The fact it went right through design, planning, and construction without anyone pointing out this simple fact, so they had to learn the hard way, speaks volumes.
I learnt that concave mirror + sun is a bad idea, but if I was signing off that building I never would have considered it unless it was on the checklist 😆
I mean I'm not even STEM background but at some point I would have said okay so this 38-storey concave mirror is ponting where?
Omg looking up how many storeys it is I discovered it isn't even the only one of these things this architect perpetrated! He had another one in Vegas nicknamed the Death Ray. Both of them had to have remedial work done to protect people.
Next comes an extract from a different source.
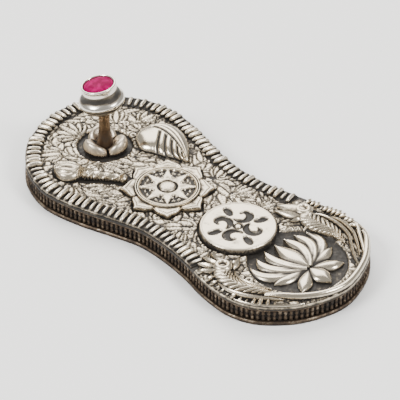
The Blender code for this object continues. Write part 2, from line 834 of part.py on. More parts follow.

Did he look like a supervillain? Might be intentional 😆
Yeah it's looking that way.
Interestingly, Kahoot is used at uni after lectures - its a good way to see how well you understood the content and generates a bit of health competition... and see who hasn't grown up since high school and knows all the funny names (spoiler... every guy).
I do agree that there seems to be alot less learning at school compared to when we did - less spelling, writing.etc, but am also aware there is now much more content to get through in the same amount of time with tech changes. Reading seems to be still right up there though, and it shows in the results listed.
I've been at uni since '21 (returned student) and have definitely noticed a general lack of interest and care compared to the first time I was there a decade ago. How much is learning not happening, vs how much is students no longer seeing the point in trying to get ahead anymore?